# SOURCE DATA
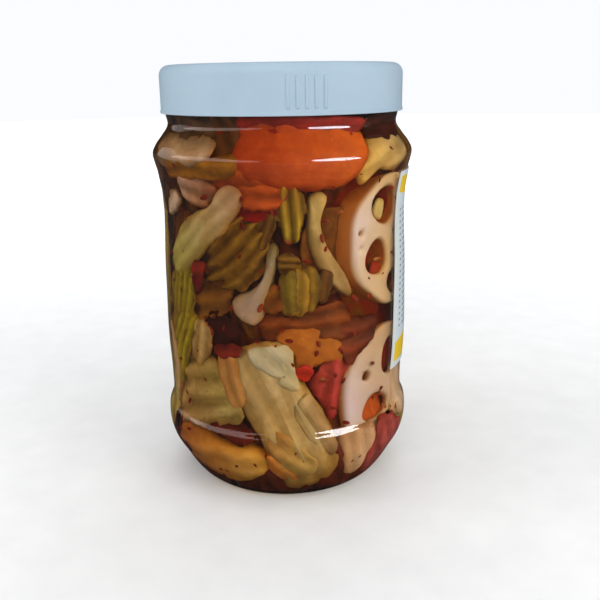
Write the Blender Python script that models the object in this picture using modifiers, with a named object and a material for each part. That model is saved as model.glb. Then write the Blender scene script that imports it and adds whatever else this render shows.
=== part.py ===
# A shut, wide-mouthed clear plastic jar packed with pickled vegetables: lotus root,
# cabbage, carrot, garlic and chilli. Metres, +Z up. The jar stands on z = 0 with its
# axis on Z, and its front is towards -Y. Angles round the jar start at the front and
# grow towards +X.

import math
import random

import bmesh
import bpy
from mathutils import Matrix, Vector

MM = 0.001

# The whole jar
TOTAL_HEIGHT = 153.5 * MM
ROUND_STEPS = 48
PART_GAP = 0.3 * MM

# Jar body: the outer outline from the mouth down to the middle of the base, as radius,
# height and the number of chords up to the next point
JAR_WALL = 1.0 * MM
JAR_OUTLINE = [
    (40.9 * MM, 151.5 * MM, 1),
    (41.6 * MM, 150.4 * MM, 1),
    (41.7 * MM, 136.6 * MM, 1),
    (41.2 * MM, 133.6 * MM, 2),
    (43.6 * MM, 129.5 * MM, 1),
    (45.8 * MM, 126.6 * MM, 1),
    (47.1 * MM, 123.7 * MM, 1),
    (46.6 * MM, 120.5 * MM, 1),
    (45.8 * MM, 117.5 * MM, 1),
    (45.1 * MM, 80.0 * MM, 1),
    (45.4 * MM, 55.0 * MM, 1),
    (44.8 * MM, 40.0 * MM, 1),
    (45.6 * MM, 31.0 * MM, 1),
    (46.7 * MM, 23.5 * MM, 1),
    (45.6 * MM, 17.2 * MM, 1),
    (42.5 * MM, 11.5 * MM, 1),
    (39.0 * MM, 5.5 * MM, 1),
    (36.3 * MM, 2.2 * MM, 1),
    (32.6 * MM, 0.0, 1),
    (29.4 * MM, 0.0, 1),
    (26.0 * MM, 1.6 * MM, 1),
    (14.0 * MM, 3.6 * MM, 1),
    (0.0, 4.2 * MM, 1),
]

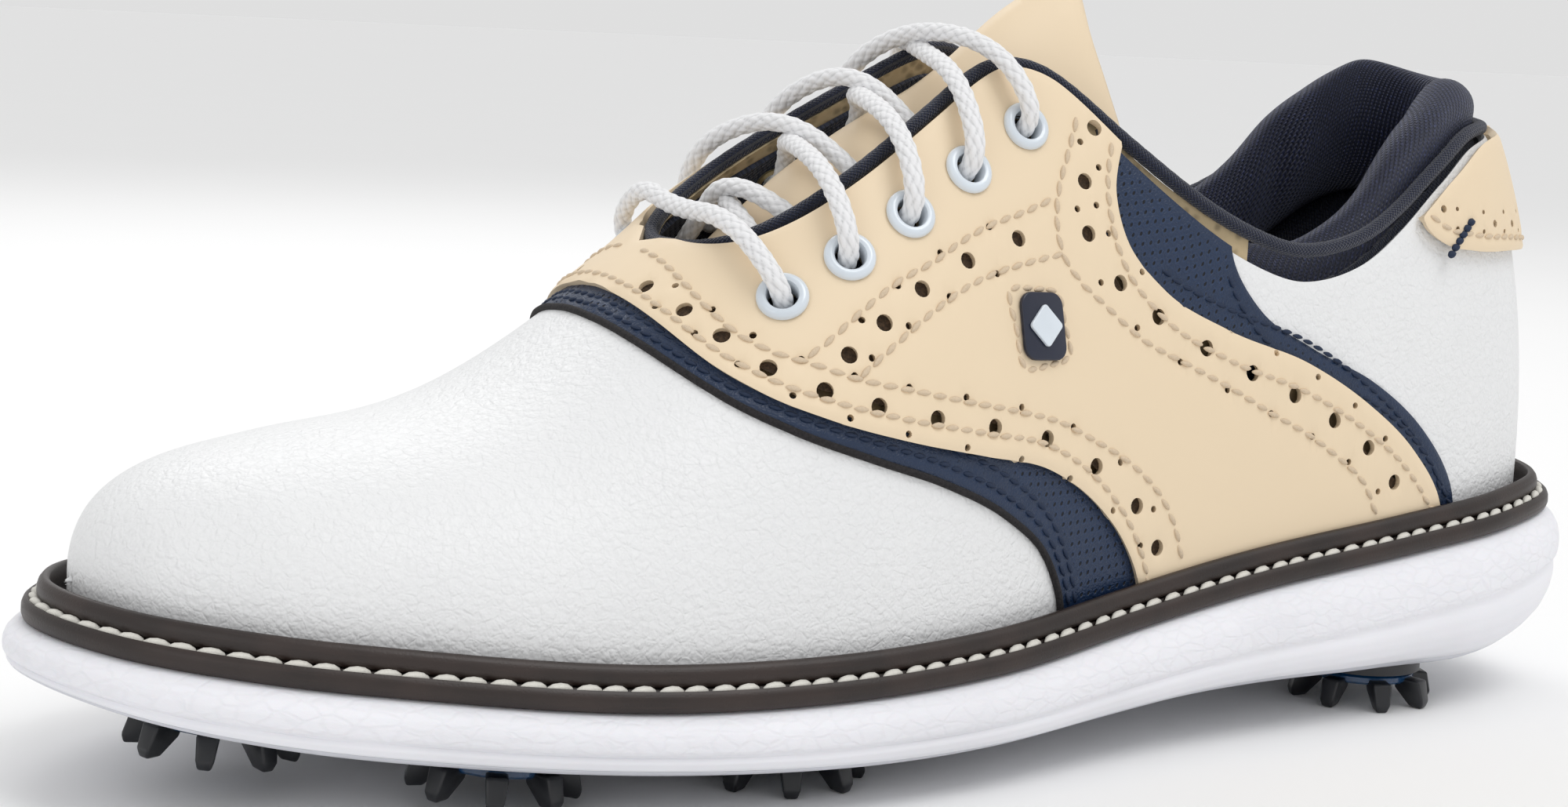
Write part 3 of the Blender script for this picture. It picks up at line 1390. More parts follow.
# ---- upper -------------------------------------------------------------------------------------
@dataclass
class Upper:
    """Leather panels, lining, heel tab and their sewing."""

    quarter_level: float = -0.6
    accent_level: float = 0.3
    saddle_level: float = 1.8
    lining_level: float = -3.2
    quarter_thick: float = 1.4
    accent_thick: float = 0.8
    saddle_thick: float = 1.4
    lining_thick: float = 0.9
    piping_radius: float = 2.3
    big_hole: float = 1.45
    small_hole: float = 0.62
    pair_spread: float = 2.1
    eyelets: tuple = ((-38, 79), (-26.5, 85.5), (-14.5, 92.3), (-1.5, 99.5), (12, 106.8))
    barrel: float = 3.1

    def clip(self, line: Points, side: Side) -> Points:
        """The part of a map line, drawn from its top down, that lies under the opening's edge."""
        edge = LAST.opening(side, self.piping_radius)
        limit = np.interp(line[:, 0], edge[:, 0], edge[:, 1])
        within = edge[0, 0], edge[-1, 0]
        keep = (line[:, 1] - limit) * side.value >= 0
        keep |= (line[:, 0] < within[0]) | (line[:, 0] > within[1])
        first = int(np.argmax(keep))
        line = line[first:]
        if first > 0:
            top = np.array([line[0, 0], np.interp(line[0, 0], edge[:, 0], edge[:, 1])])
            line = np.vstack([top, line])
        return line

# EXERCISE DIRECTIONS
Copy all of the material word for word.

# EXPECTED ANSWER
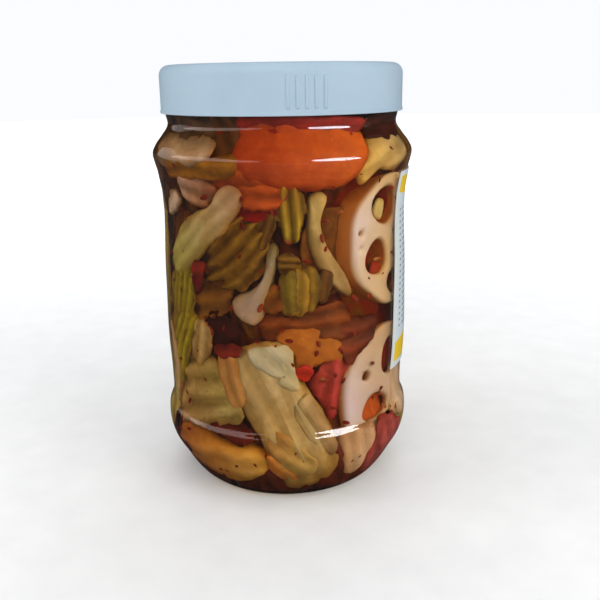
Write the Blender Python script that models the object in this picture using modifiers, with a named object and a material for each part. That model is saved as model.glb. Then write the Blender scene script that imports it and adds whatever else this render shows.
=== part.py ===
# A shut, wide-mouthed clear plastic jar packed with pickled vegetables: lotus root,
# cabbage, carrot, garlic and chilli. Metres, +Z up. The jar stands on z = 0 with its
# axis on Z, and its front is towards -Y. Angles round the jar start at the front and
# grow towards +X.

import math
import random

import bmesh
import bpy
from mathutils import Matrix, Vector

MM = 0.001

# The whole jar
TOTAL_HEIGHT = 153.5 * MM
ROUND_STEPS = 48
PART_GAP = 0.3 * MM

# Jar body: the outer outline from the mouth down to the middle of the base, as radius,
# height and the number of chords up to the next point
JAR_WALL = 1.0 * MM
JAR_OUTLINE = [
    (40.9 * MM, 151.5 * MM, 1),
    (41.6 * MM, 150.4 * MM, 1),
    (41.7 * MM, 136.6 * MM, 1),
    (41.2 * MM, 133.6 * MM, 2),
    (43.6 * MM, 129.5 * MM, 1),
    (45.8 * MM, 126.6 * MM, 1),
    (47.1 * MM, 123.7 * MM, 1),
    (46.6 * MM, 120.5 * MM, 1),
    (45.8 * MM, 117.5 * MM, 1),
    (45.1 * MM, 80.0 * MM, 1),
    (45.4 * MM, 55.0 * MM, 1),
    (44.8 * MM, 40.0 * MM, 1),
    (45.6 * MM, 31.0 * MM, 1),
    (46.7 * MM, 23.5 * MM, 1),
    (45.6 * MM, 17.2 * MM, 1),
    (42.5 * MM, 11.5 * MM, 1),
    (39.0 * MM, 5.5 * MM, 1),
    (36.3 * MM, 2.2 * MM, 1),
    (32.6 * MM, 0.0, 1),
    (29.4 * MM, 0.0, 1),
    (26.0 * MM, 1.6 * MM, 1),
    (14.0 * MM, 3.6 * MM, 1),
    (0.0, 4.2 * MM, 1),
]

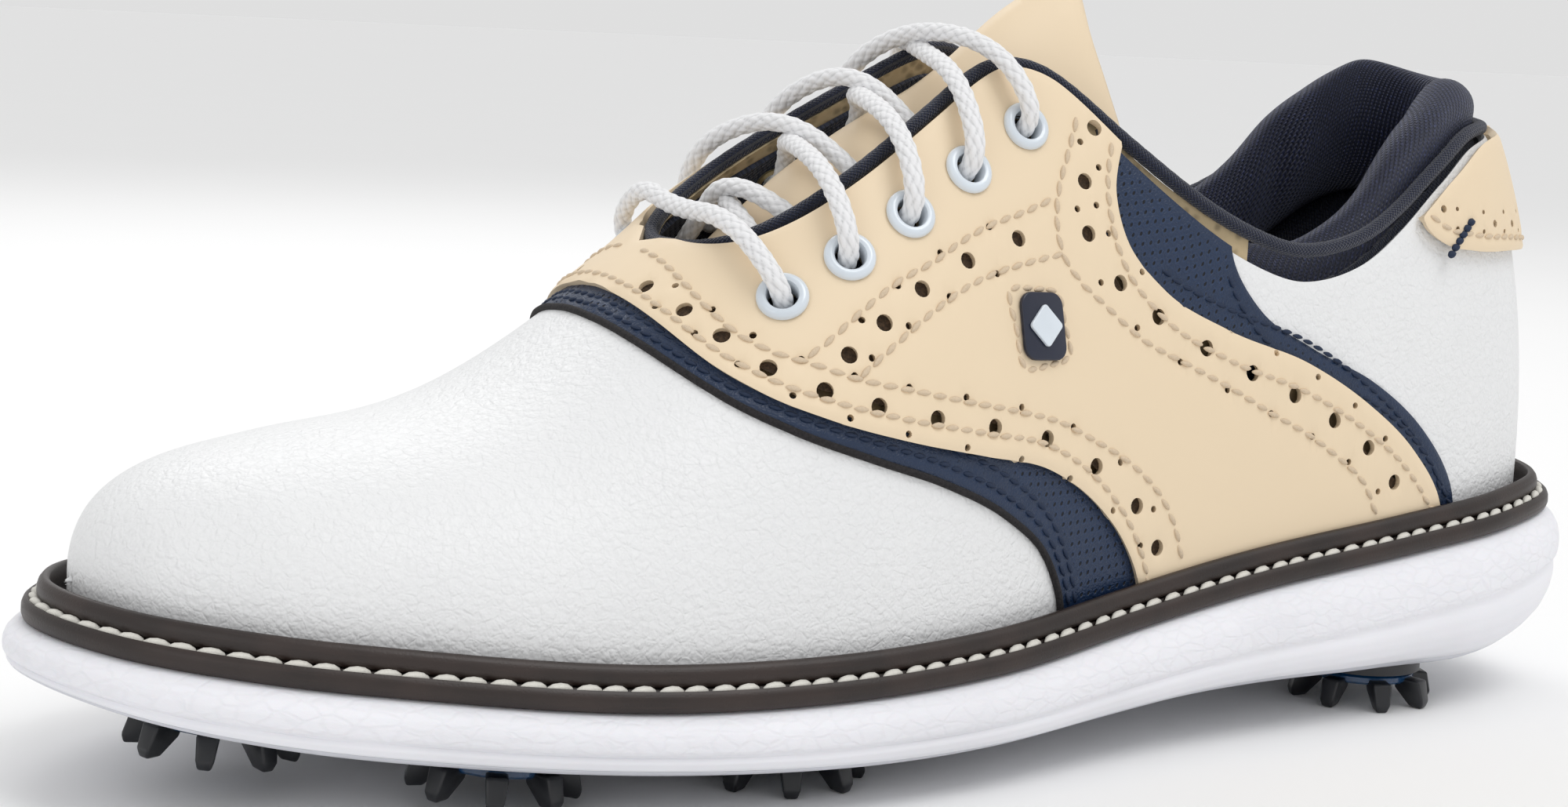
Write part 3 of the Blender script for this picture. It picks up at line 1390. More parts follow.
# ---- upper -------------------------------------------------------------------------------------
@dataclass
class Upper:
    """Leather panels, lining, heel tab and their sewing."""

    quarter_level: float = -0.6
    accent_level: float = 0.3
    saddle_level: float = 1.8
    lining_level: float = -3.2
    quarter_thick: float = 1.4
    accent_thick: float = 0.8
    saddle_thick: float = 1.4
    lining_thick: float = 0.9
    piping_radius: float = 2.3
    big_hole: float = 1.45
    small_hole: float = 0.62
    pair_spread: float = 2.1
    eyelets: tuple = ((-38, 79), (-26.5, 85.5), (-14.5, 92.3), (-1.5, 99.5), (12, 106.8))
    barrel: float = 3.1

    def clip(self, line: Points, side: Side) -> Points:
        """The part of a map line, drawn from its top down, that lies under the opening's edge."""
        edge = LAST.opening(side, self.piping_radius)
        limit = np.interp(line[:, 0], edge[:, 0], edge[:, 1])
        within = edge[0, 0], edge[-1, 0]
        keep = (line[:, 1] - limit) * side.value >= 0
        keep |= (line[:, 0] < within[0]) | (line[:, 0] > within[1])
        first = int(np.argmax(keep))
        line = line[first:]
        if first > 0:
            top = np.array([line[0, 0], np.interp(line[0, 0], edge[:, 0], edge[:, 1])])
            line = np.vstack([top, line])
        return line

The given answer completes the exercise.